Hierarchical Sparsity (Recursive Application to Existing MoE):
- Function: Achieves finer-grained sparsity by recursively applying the framework within each expert of an existing MoE model.
- Mechanism: The same shared/routed partition is applied recursively to the FFN of each expert in an MoE model.
- Design Motivation: While the dense→MoE pipeline targets dense models, recursive application extends the method to further accelerate existing MoE models.

Loss & Training¶

The analytical restructuring is entirely training-free (the training-free baseline can be deployed directly). An optional fine-tuning step using 2k samples with a standard language modeling loss further improves quality.

Key Experimental Results¶

Main Results¶

Configuration	Speedup	Processing Time	Quality
Training-free	1.17×	Minutes	Usable
+2k fine-tuning	1.17×	Minutes + fine-tuning	Surpasses methods requiring orders of magnitude more resources

Ablation Study¶

Configuration	Key Metric	Note
Unified vs. partitioned experts	Partition significantly better	Validates the value of bimodal splitting
Analytical vs. learned router	Analytical is comparable	No router training required
Recursive hierarchical sparsity	Effective	Further accelerates MoE models

Key Findings¶

The bimodal activation pattern is pervasive across multiple LLM architectures (LLaMA-2, Mistral, etc.).
Minutes of processing plus 2k-sample fine-tuning suffices to surpass methods requiring 200B tokens of training.
The analytical router achieves quality comparable to learned routers at drastically reduced cost.

Highlights & Insights¶

The method is observation-driven — starting from the bimodal distribution of activation patterns, the design is natural and elegant.
The efficiency contrast of "minutes of processing vs. 200B-token training" is highly compelling.
The recursive application extends the method to both dense and MoE models.

Limitations & Future Work¶

The 1.17× speedup is relatively modest and may be insufficient for extreme low-latency scenarios.
The proportion of shared experts requires model-specific tuning.
The method has not been evaluated on vision or multimodal models.
Future work could combine the approach with orthogonal techniques such as quantization for further acceleration.

vs.
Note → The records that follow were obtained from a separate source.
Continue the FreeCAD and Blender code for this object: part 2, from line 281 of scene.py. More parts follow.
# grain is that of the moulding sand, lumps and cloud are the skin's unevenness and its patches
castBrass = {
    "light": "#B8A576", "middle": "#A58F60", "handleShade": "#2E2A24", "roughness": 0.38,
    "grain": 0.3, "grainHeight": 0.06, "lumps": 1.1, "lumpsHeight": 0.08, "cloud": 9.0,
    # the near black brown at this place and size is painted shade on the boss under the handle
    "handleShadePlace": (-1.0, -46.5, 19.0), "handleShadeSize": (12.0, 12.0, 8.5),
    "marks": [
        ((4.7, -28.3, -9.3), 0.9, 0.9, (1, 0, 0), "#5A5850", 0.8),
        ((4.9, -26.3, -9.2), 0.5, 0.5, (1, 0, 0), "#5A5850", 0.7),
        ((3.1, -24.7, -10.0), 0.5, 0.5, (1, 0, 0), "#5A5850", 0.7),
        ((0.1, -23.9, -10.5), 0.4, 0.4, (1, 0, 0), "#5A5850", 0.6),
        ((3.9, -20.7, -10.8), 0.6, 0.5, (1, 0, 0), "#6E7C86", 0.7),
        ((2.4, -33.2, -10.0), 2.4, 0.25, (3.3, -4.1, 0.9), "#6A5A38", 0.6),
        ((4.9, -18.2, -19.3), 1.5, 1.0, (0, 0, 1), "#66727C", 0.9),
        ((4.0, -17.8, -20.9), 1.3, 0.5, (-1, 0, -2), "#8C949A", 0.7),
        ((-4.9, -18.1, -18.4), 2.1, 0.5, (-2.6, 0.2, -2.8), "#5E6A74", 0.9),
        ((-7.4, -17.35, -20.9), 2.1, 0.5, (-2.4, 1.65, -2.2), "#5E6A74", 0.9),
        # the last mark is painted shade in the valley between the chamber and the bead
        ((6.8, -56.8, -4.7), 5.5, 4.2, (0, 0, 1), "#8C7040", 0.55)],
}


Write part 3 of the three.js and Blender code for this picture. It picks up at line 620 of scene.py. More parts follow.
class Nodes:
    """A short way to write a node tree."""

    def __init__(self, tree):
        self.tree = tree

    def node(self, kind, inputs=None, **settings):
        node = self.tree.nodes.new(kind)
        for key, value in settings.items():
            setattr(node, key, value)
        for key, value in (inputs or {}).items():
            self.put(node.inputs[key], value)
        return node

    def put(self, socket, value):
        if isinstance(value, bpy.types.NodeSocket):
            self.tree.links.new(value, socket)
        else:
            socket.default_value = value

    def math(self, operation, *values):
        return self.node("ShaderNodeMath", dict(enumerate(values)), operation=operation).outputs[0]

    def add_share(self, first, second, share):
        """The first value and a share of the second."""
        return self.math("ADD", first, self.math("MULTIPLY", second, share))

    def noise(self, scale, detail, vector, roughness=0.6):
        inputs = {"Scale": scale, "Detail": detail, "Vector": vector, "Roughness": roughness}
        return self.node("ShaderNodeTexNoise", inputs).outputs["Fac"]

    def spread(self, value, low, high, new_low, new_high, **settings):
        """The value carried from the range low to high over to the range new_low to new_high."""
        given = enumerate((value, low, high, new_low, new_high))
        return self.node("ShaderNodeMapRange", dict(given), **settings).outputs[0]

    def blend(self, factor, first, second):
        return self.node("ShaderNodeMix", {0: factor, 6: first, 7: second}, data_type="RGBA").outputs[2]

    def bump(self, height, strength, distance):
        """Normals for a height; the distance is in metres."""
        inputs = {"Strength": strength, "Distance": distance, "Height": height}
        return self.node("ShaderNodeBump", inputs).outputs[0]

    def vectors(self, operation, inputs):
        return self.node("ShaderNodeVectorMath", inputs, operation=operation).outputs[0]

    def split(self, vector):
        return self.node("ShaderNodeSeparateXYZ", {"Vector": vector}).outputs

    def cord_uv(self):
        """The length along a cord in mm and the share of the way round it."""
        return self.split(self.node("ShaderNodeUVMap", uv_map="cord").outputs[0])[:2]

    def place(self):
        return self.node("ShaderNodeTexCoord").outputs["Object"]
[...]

MoEfication: Distinguishes shared and routed neurons rather than applying uniform clustering, fundamentally exploiting activation structure.
vs. LLaMA-MoE: Eliminates the need for large-scale continued training, reducing cost by orders of magnitude.
vs. Activation Sparsity Methods (e.g., DejaVu): Operates at a different granularity and can be used in combination.

Rating¶

Novelty: ⭐⭐⭐⭐ The combination of the bimodal activation observation and the analytical router is original.
Experimental Thoroughness: ⭐⭐⭐⭐ Evaluated across multiple models and tasks against strong baselines.
Writing Quality: ⭐⭐⭐⭐⭐ The observation→motivation→method→validation logical chain is exemplary.
Value: ⭐⭐⭐⭐ Directly applicable to efficient LLM inference.